Współcześnie najwięcej kamiennych drogowskazów zachowało się w okolicach kociewskiego Ocypla, a także Jezior Wdzydzkich. Te najlepiej utrzymane znajdują się w pobliżu wsi Juszki. Można je również znaleźć w lasach okalających Gdynię: na leśnych rozdrożach w okolicy Pustek Cisowskich, Witomina, Wielkiego Kacka, czy Gołębiewa. Niektóre są nieco zniszczone, inne zostały w ostatnich latach odmalowane przez lokalnych pasjonatów historii. Część z nich została wpisana do rejestru zabytków, co zwiększa ich szansę przetrwania dla następnych pokoleń. Doceni je jednak każdy, kto spacerował po pomorskich lasach bez mapy – tak jak przed wiekami, tak i dziś wskazują wędrowcom drogę.

Dawid Gajos


Wybrana bibliografia:

T. Rembalski, Arkadia: gdyńskie letnisko przełomu XIX i XX wieku, Gdynia 2016.

M. Sikora, Gdyńskie lasy, „Gdynia, w której żyję” 11.01.2015, http://gdyniawktorejzyje.blogspot.com/2015/01/gdynskie-lasy.html, dostęp: 10.03.2022.

A.M. Grabowski, Podróż do Prus, Paryż 1859.

S. Tarnowski, Z wakacyj (Prusy Królewskie), t. II, Kraków 1894.
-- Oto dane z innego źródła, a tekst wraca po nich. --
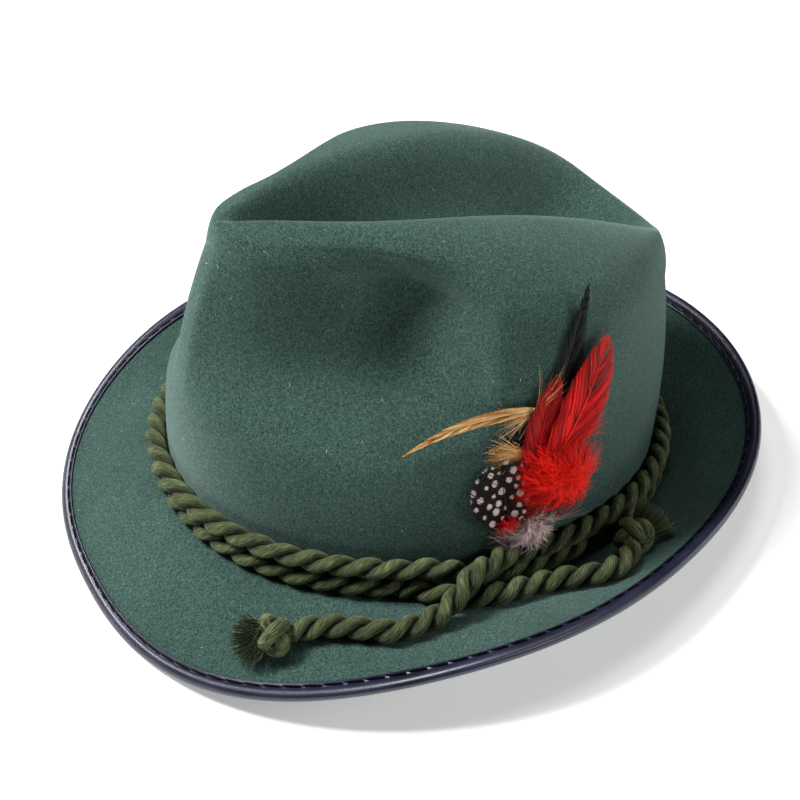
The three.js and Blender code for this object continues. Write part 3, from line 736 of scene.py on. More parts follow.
front_knot = knot_piece(
    "knot_and_brush_front", front_line, FRONT_KNOT, "cord_knot_front", (0.85, -0.5, 0.75), 260, 0.1)
back_knot = knot_piece(
    "knot_and_brush_back", back_line, BACK_KNOT, "cord_knot_back", (0, 0, 0.2), 220, 0.75)

# %% [markdown]
# ## Felt
# Felt has no weave. Its colour is a fine mottle of many dyed hairs, and its nap is
# brushed, so it glows a little where the surface turns away. The material mixes noises
# of three sizes for hairs, mottle and wear, and adds sheen for the nap.

# %% Felt's finish
FELT_DARK, FELT_MIDDLE, FELT_LIGHT = (0.010, 0.026, 0.021), (0.026, 0.056, 0.046), (0.066, 0.115, 0.098)

felt, tree, shader = new_material(
    "brushed_felt", Roughness=0.95, Sheen_Weight=0.3, Sheen_Roughness=0.5, Specular_IOR_Level=0.08)
shader.inputs["Sheen Tint"].default_value = (0.6, 0.8, 0.75, 1)
place = node(tree, "TexCoord").outputs["Object"]
hairs = node(tree, "TexNoise", [("Vector", place), ("Scale", 2300.0), ("Detail", 3.0), ("Roughness", 0.7)])
mottle = node(tree, "TexNoise", [("Vector", place), ("Scale", 1250.0), ("Detail", 3.0), ("Distortion", 1.0)])
wear = node(tree, "TexNoise", [("Vector", place), ("Scale", 30.0), ("Detail", 3.0)])
grain = node(tree, "Math", [(0, hairs.outputs["Fac"]), (1, 0.5)], operation="MULTIPLY")
both = node(tree, "Math", [
    (0, mottle.outputs["Fac"]), (1, 0.5), (2, grain.outputs[0])], operation="MULTIPLY_ADD")
felt_color = ramp(tree, both.outputs[0], [(0.4, FELT_DARK), (0.5, FELT_MIDDLE), (0.61, FELT_LIGHT)])
wear_color = ramp(tree, wear.outputs["Fac"], [(0.3, (0.88, 0.88, 0.88)), (0.7, (1.12, 1.12, 1.12))])
tree.links.new(mixed(tree, "MULTIPLY", 1.0, felt_color, wear_color), shader.inputs["Base Color"])
felt_relief = node(tree, "Bump", [("Height", both.outputs[0]), ("Strength", 0.6), ("Distance", 0.0004)])
tree.links.new(felt_relief.outputs[0], shader.inputs["Normal"])

# %% Felt body
FELT_COLUMNS = 256


def felt_rows():
    """Reach and height of each row of the outer skin, from the shoulder to the edge."""
    bearing = 360 * np.arange(FELT_COLUMNS) / FELT_COLUMNS
    quarter = np.pi / 2
    rows = [wall_point(bearing, share) for share in np.linspace(1, 0, 42)[1:]]
    rows += [break_point(bearing, turn) for turn in np.linspace(0, quarter, 6)[1:]]
    lip = BINDING_WIDTH + BINDING_CLEARANCE
    reach = brim_width(bearing) - lip - BREAK_RADIUS
    shares = np.linspace(0, 1, 30)[1:-1] ** 1.2
    rows += [brim_point(bearing, BREAK_RADIUS + reach * share) for share in shares]
    under_tape = (ROLL_RADIUS - lip, -FELT_IN_ROLL)
    rows += [beside_roll(bearing, out, FELT_THICKNESS / 2) for out in under_tape]
    return bearing, rows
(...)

K. Jażdżewski, Historia lasów gdańskich. Od dóbr oliwskich i puckich do Nadleśnictwa Gdańsk, Gdynia 2016.

J.W. Wołodźko, A.W. Kafemann GmbH, „Polscy fotograficy i polskie wydawnictwa w Wolnym Mieście Gdańsku 1920-1939”, http://www.danzig.karrenwall.eu/index.php/katalog/2-uncategorised/5-awk, dostęp: 10.03.2022.


[1] A. M. Grabowski, Podróż do Prus, Paryż 1859, s. 40-42.

[2] S. Tarnowski, Z wakacyj (Prusy Królewskie), t. II, Kraków 1894, s. 32-33.